Address by Judge O'Neill: "For forty years Captain Tolford was an intimate and constant friend. It was my good fortune, to become acquainted with him soon after I came to Neillsville. I have known him as a businessman, as a public official, and I have often met him at his home. Especially during the period of his last illness I have often visited him. Now that he has passed from our midst it seems words are lacking to express my appreciation of his life and character. There is so much to admire, so much to praise, and so little to criticize by those who knew the dear Captain during all these years of a long and active life. Captain Tolford went out as lieutenant in the 23d Wisconsin, which was mustered into the service at Madison on Aug. 30, 1862. That regiment entered the service with 1,010 men. It was mustered out July 4, 1865, and there returned only 318 men and twenty-seven officers. The regiment traveled 11,000 miles, participated in fifteen engagements, and was under fire ninety-four days. The young lieutenant discharged his duty faithfully, served his country with courage and devotion, and returned with the rank of captain. Captain Tolford was the first commander of Lucius Fairchild Post of the Grand Army at Madison. The charter of the post is the oldest under which any Grand Army Post exists. The captain was in business in Madison until July, 1872, when he removed to Neillsville, which has ever since been his home. The record that our friend has made here in Clark County is well known. It is one of which his friends and family may justly be proud. As a public official he faithfully and honestly discharged his duty.

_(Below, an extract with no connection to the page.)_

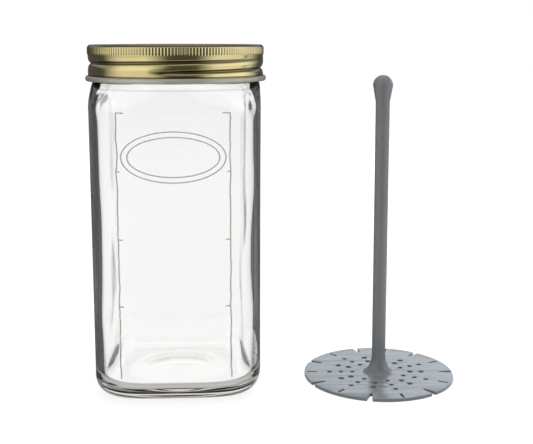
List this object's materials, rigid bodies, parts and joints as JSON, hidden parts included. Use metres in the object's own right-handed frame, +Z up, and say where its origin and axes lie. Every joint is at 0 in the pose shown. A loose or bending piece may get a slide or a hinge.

As a citizen he was patriotic. In all the walks of private life he was true and generous. Who can look back over this record of forty years in this community and point to a stain or even a fault in the life of him whom we today lay away to rest. Captain Tolford was about the most unselfish man I ever knew. He never seemed to think about himself he was always ready to render a kindly service to others. An illustration comes to mind.

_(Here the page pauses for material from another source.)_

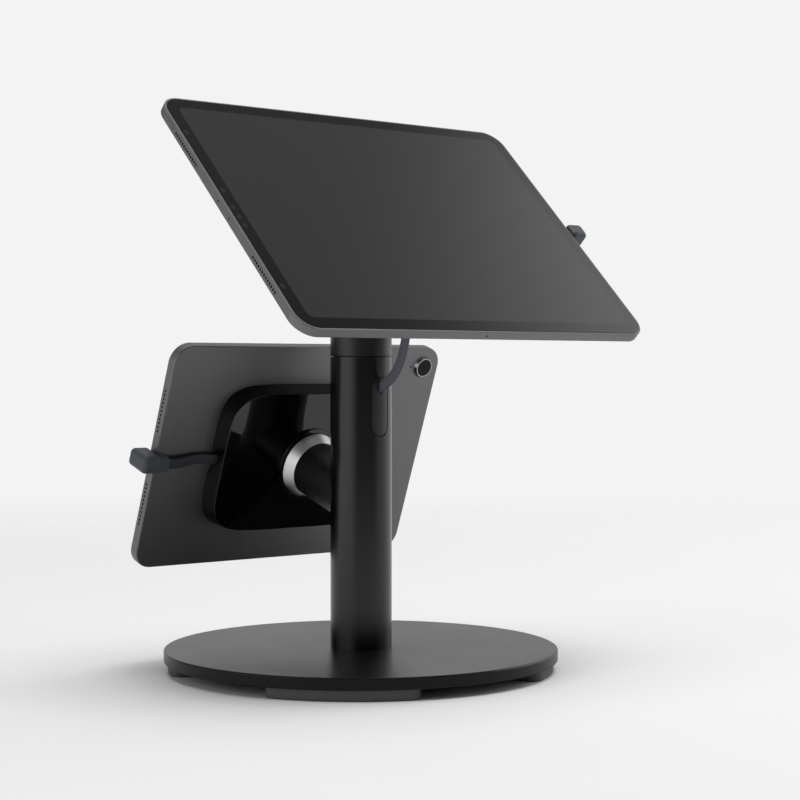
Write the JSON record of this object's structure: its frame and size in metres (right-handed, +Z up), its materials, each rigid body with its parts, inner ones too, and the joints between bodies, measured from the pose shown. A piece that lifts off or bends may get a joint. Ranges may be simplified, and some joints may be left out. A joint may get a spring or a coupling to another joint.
{
  "type": "tablet kiosk stand",
  "caption": "Counter stand with a round weighted base and column that holds a tablet on each side by swivelling mounts, one on an angled arm that turns at a seam.",
  "frame": {"origin": "on the counter, on the column's axis", "axes": "+Z up along the column, -Y the way the front tablet faces, +Y the way the rear tablet faces, +X to the right of someone facing +Y"},
  "size_m": [0.2617, 0.224, 0.3167],
  "materials": {
    "black_rubber": "matte moulded rubber",
    "satin_black_enamel": "satin black powder coat on steel",
    "matte_black_enamel": "matte black powder coat on steel",
    "black_moulding": "satin moulded plastic",
    "plain_steel": "zinc plated steel",
    "slide_washer": "low-friction plastic washer",
    "cable_jacket": "flat cable, dark slate jacket",
    "adhesive_foam": "adhesive foam sheet",
    "gloss_black_moulding": "gloss black moulded plastic",
    "board_green": "printed circuit board",
    "anodised_aluminium": "bead-blasted grey anodised aluminium",
    "bright_aluminium": "polished aluminium",
    "satin_aluminium": "turned satin aluminium",
    "cover_glass": "black-backed cover glass",
    "lens_glass": "dark camera glass",
    "display_dark": "display that is switched off",
    "cell_pouch": "battery pouch",
    "plug_moulding": "moulded plug, dark slate",
    "plug_metal": "stainless steel plug tongue"
  },
  "bodies": {
    "stand": {"rubber_feet": "black_rubber", "base_plate": "satin_black_enamel", "column_foot_plug": "plain_steel", "base_washer": "plain_steel", "base_nut": "plain_steel", "column_tube": "satin_black_enamel", "slot_cover": "black_moulding", "swivel_post": "plain_steel", "swivel_washer": "slide_washer", "rear_arm": "matte_black_enamel", "rear_pivot_tube": "plain_steel", "rear_retaining_ring": "plain_steel", "rear_swivel_ring": "satin_aluminium", "supply_cable": "cable_jacket", "column_cable": "cable_jacket"},
    "head": {"head_elbow": "matte_black_enamel", "swivel_screw": "plain_steel", "arm_grommet": "black_rubber", "front_pivot_tube": "plain_steel", "front_retaining_ring": "plain_steel", "front_swivel_ring": "satin_aluminium"},
    "front_mount": {"front_pivot_hub": "plain_steel", "front_mount_plate": "plain_steel", "front_bond_pad": "adhesive_foam", "front_mount_housing": "gloss_black_moulding", "front_housing_screws": "plain_steel", "front_charge_board": "board_green", "front_tablet_case": "anodised_aluminium", "front_tablet_glass": "cover_glass", "front_display_panel": "display_dark", "front_battery": "cell_pouch", "front_logic_board": "board_green", "front_camera_ring": "bright_aluminium", "front_camera_lens": "lens_glass", "front_plug_head": "plug_moulding", "front_plug_shell": "plug_metal", "front_plug_lead": "cable_jacket"},
    "rear_mount": {"rear_pivot_hub": "plain_steel", "rear_mount_plate": "plain_steel", "rear_bond_pad": "adhesive_foam", "rear_mount_housing": "gloss_black_moulding", "rear_housing_screws": "plain_steel", "rear_charge_board": "board_green", "rear_tablet_case": "anodised_aluminium", "rear_tablet_glass": "cover_glass", "rear_display_panel": "display_dark", "rear_battery": "cell_pouch", "rear_logic_board": "board_green", "rear_camera_ring": "bright_aluminium", "rear_camera_lens": "lens_glass", "rear_plug_head": "plug_moulding", "rear_plug_shell": "plug_metal", "rear_plug_lead": "cable_jacket"},
    "front_top_button": {"front_top_button": "anodised_aluminium"},
    "front_volume_up_button": {"front_volume_up_button": "anodised_aluminium"},
    "front_volume_down_button": {"front_volume_down_button": "anodised_aluminium"},
    "rear_top_button": {"rear_top_button": "anodised_aluminium"},
    "rear_volume_up_button": {"rear_volume_up_button": "anodised_aluminium"},
    "rear_volume_down_button": {"rear_volume_down_button": "anodised_aluminium"}
  },
  "joints": [
    {"name": "head_swivel", "type": "hinge", "parent": "stand", "child": "head", "pos_m": [0, 0, 0.1776], "axis": [0, 0, 1], "range_deg": [-30, 30], "deforming": ["column_cable"]},
    {"name": "front_mount_spin", "type": "hinge", "parent": "head", "child": "front_mount", "pos_m": [0, -0.0433, 0.2537], "axis": [0, -0.7071, 0.7071], "range_deg": [-90, 90]},
    {"name": "rear_mount_spin", "type": "hinge", "parent": "stand", "child": "rear_mount", "pos_m": [0, 0.0691, 0.12235], "axis": [0, 0.9397, 0.342], "range_deg": [-90, 90]},
    {"name": "front_top_button_press", "type": "slide", "parent": "front_mount", "child": "front_top_button", "axis": [1, 0, 0], "range_m": [0, 0.0004], "stiffness_N_per_m": 800},
    {"name": "front_volume_up_button_press", "type": "slide", "parent": "front_mount", "child": "front_volume_up_button", "axis": [0, -0.7071, -0.7071], "range_m": [0, 0.0004], "stiffness_N_per_m": 800},
    {"name": "front_volume_down_button_press", "type": "slide", "parent": "front_mount", "child": "front_volume_down_button", "axis": [0, -0.7071, -0.7071], "range_m": [0, 0.0004], "stiffness_N_per_m": 800},
    {"name": "rear_top_button_press", "type": "slide", "parent": "rear_mount", "child": "rear_top_button", "axis": [-1, 0, 0], "range_m": [0, 0.0004], "stiffness_N_per_m": 800},
    {"name": "rear_volume_up_button_press", "type": "slide", "parent": "rear_mount", "child": "rear_volume_up_button", "axis": [-1, 0, 0], "range_m": [0, 0.0004], "stiffness_N_per_m": 800},
    {"name": "rear_volume_down_button_press", "type": "slide", "parent": "rear_mount", "child": "rear_volume_down_button", "axis": [-1, 0, 0], "range_m": [0, 0.0004], "stiffness_N_per_m": 800}
  ]
}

A few years ago, Mr. Stockwell came to me and said that Captain Tolford was not drawing a pension that nearly all the old soldiers were getting pensions, but that the captain was too modest to apply. It was a surprise that one who so richly deserved his country's benefactions should not be receiving it. We went to our friend, obtained permission to act, and through Senator Spooner and Congressman Esch, secured the passage of a special act, giving the captain $30 a month. I recall that a letter from Col. William F. Vilas, under whom Captain Tolford had served, praising the conduct of his officer, assisted in securing the passage of the act of Congress. All who knew him remember the constancy of his friendship. It has been said the only things worth while in this world are its loves and its friendships. Captain Tolford made all who became intimate with him his friends. No man in this community has had, more friends or more deserved them. He had a great, big, warm tender heart. He nursed the sick. It would be a long list if we should set down the names of all whom he attended in illness.

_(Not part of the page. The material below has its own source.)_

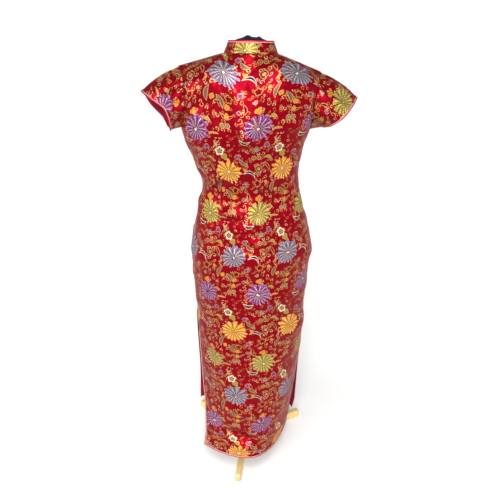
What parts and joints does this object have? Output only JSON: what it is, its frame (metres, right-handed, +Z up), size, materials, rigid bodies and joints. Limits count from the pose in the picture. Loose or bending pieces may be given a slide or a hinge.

There is a beautiful chapter in the Memorabilia of Socrates on friendship, in which it is stated that a true friend serves you without calling. Your ox will serve- you if you will house and feed him well, but then only, when you call upon him. But a real friend does not wait a call. He is always looking for an opportunity to do you a kindness. It may be said of Captain Tolford that he was always ready and anxious to render a service to those who were in trouble. This was his nature. His deeds came forth like water from a bubbling fountain. We shall remember him as a brave soldier, a citizen of public spirit and zeal in every good cause, and an honest and upright man in all his relations with his fellows. We shall cherish his memory and emulate his virtues. Society has been made better and sweeter for the life and example of Joshua W. Tolford."